# which GPU is best??



## kingsolomon (Apr 11, 2011)

zotac GTX 550 AMP 
ZOTAC AMP! GeForce GTX 550 Ti 1GB 192-bit GDDR5 (1000 MHz/4400 MHz) Graphics Card [ZT-50402-10L]

EVGA GeForce GTX 550 Ti Superclocke
EVGA | Products



There are no need to say both are same but i exactly want to know which gives better performance  than other as both have some difference in over clock situation , and which have service center in INDIA and give better service for Indian customers? 

Another question is that though both price $159 in Amazon why the shipping charge is more in evga on ebay?

eBay India: Zotac Zotac Nvidia GeForce GTX 550 Ti GPU AMP Edition (item 270731165535 end time 05-May-2011 18:10:37 IST)

eBay India: EVGA GeForce GTX 550 Ti Superclocked 1024 MB GDDR5 PCI (item 270731165986 end time 05-May-2011 18:10:56 IST)


----------



## saswat23 (Apr 11, 2011)

I think evga will be better..


----------



## jsjs (Apr 11, 2011)

Zotac has higher clock speeds


----------



## thetechfreak (Apr 11, 2011)

Well to be true, you should save up some money and get a 560ti.
You will be more satisfhed with that card.


But out of these, go for a Zotac card.


----------



## Cilus (Apr 11, 2011)

At the price of above 9K, GTS 550 is a waste of money. by paying just few hundred bucks extra you can easily get a HD 6850 for Sapphire or MSI OC version which are far more superior performer than GTS 550. Check the reviews


----------



## MegaMind (Apr 11, 2011)

^^I was abt to say that....

GTX550ti is slightly better than HD5770 - 7K



kingsolomon said:


> Another question is that though both price $159 in Amazon why the shipping charge is more in evga on ebay?



AFAIK, ebay is always overpriced..

*MSI N550GTX-Ti Cyclone II 1GD5/OC*


----------



## damngoodman999 (Apr 11, 2011)

get HD 6850 !


----------



## Piyush (Apr 11, 2011)

exactly, if kingsoloman can increase hi budget by Rs 600-800, he can get a lot better card i.e.
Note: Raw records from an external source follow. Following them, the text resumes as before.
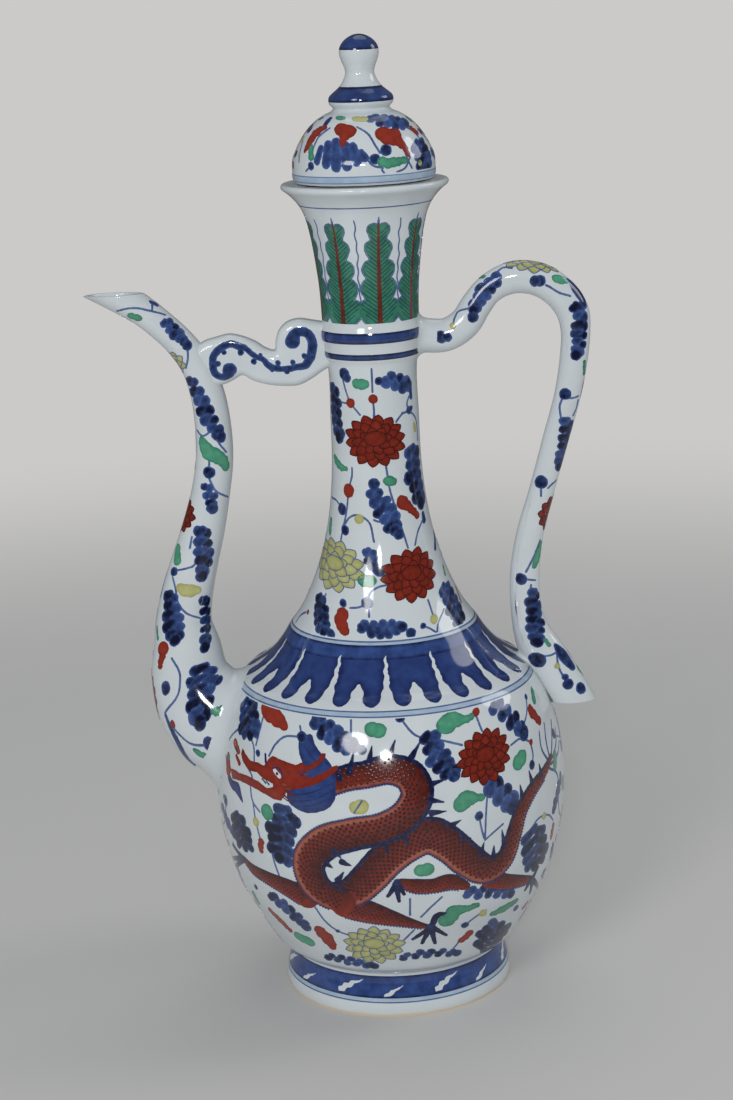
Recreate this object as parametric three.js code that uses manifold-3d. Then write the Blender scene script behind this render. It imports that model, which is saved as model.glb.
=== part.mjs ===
// Glazed porcelain ewer: a turned foot, belly, neck and cup, an S-shaped spout that a
// cloud-shaped bridge ties to the neck, a looped handle and a lift-off domed lid.
// Millimetres, +Z up. The spout points to -X and the handle to +X.
import * as THREE from "three";
import { mergeVertices } from "three/addons/utils/BufferGeometryUtils.js";
import Module from "manifold-3d";

const wasm = await Module();
wasm.setup();

// Heights of the turned sections, from the table upwards
const footHeight = 16.5;
const lowerBellyHeight = 63.5;
const shoulderHeight = 63;
const neckHeight = 101;
const collarHeight = 13.4;
const cupHeight = 50.6;
const domeHeight = 25.5;
const knobRingHeight = 5.8;
const finialHeight = 20.4;

// Radii of the turned sections
const footRadius = 43.4;
const footTopRadius = 40.9;
const bellyRadius = 66.5;
const neckRootRadius = 35.3;
const neckRadius = 16.4;
const collarRadius = 18.6;
const cupFootRadius = 17.7;
const rimRadius = 30.4;
const mouthBoreRadius = 22.3;
const lidRadius = 25.9;
const knobSeatRadius = 10;
const knobRingRadius = 11.7;
const knobNeckRadius = 5.2;
const finialRadius = 7.1;

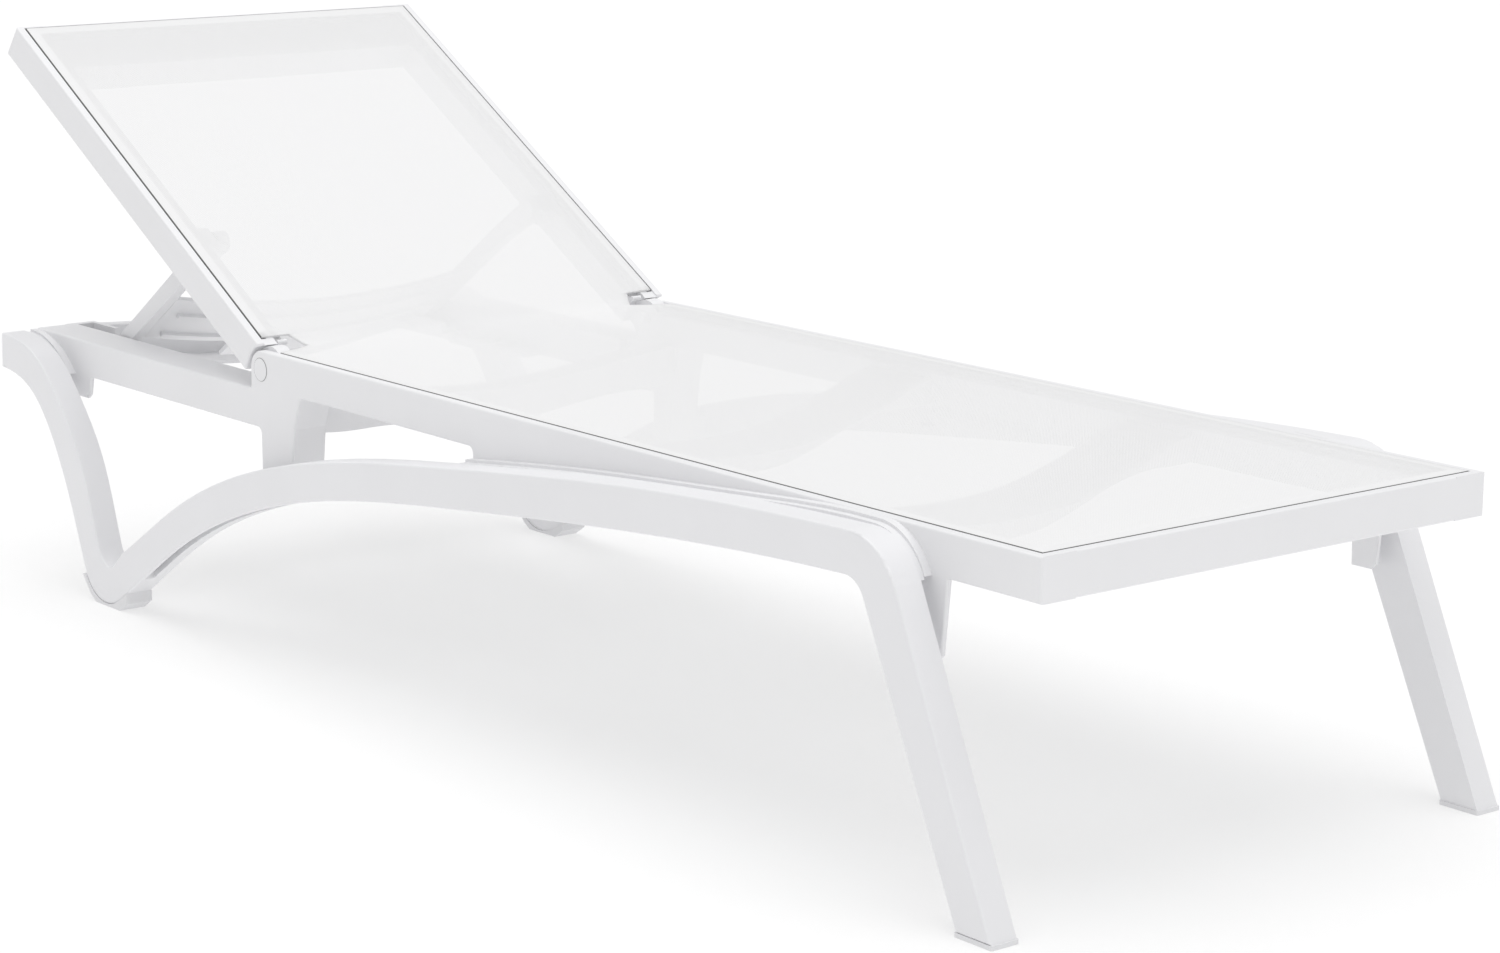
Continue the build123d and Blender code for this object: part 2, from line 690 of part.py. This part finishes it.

HD 6850

and if he can increase his budget by 2.5k or so, then he can buy HD 6870 which is a beast in performance


----------



## Akshay (Apr 11, 2011)

Before buying HD 6850, try and avoid sapphire brand. I had initially spoken to SMC international and I was informed that Sapphire cards have issues and that I should go for MSI. I ignored this and bough Sapphire HD 6850 from Primeabgb and I am facing issues with that. So IMO avoid sapphire


----------



## Tachyon1986 (Apr 11, 2011)

I personally recommend MSI's 560 Ti (TwinFrozr II edition) . It's factory overclocked and performs well, please try to extend your budget. It's also a lot cooler than the HD 6950s (despite consuming slightly more power at load).


----------



## thetechfreak (Apr 11, 2011)

Tachyon1986 said:
			
		

> I personally recommend MSI's 560 Ti (TwinFrozr II edition)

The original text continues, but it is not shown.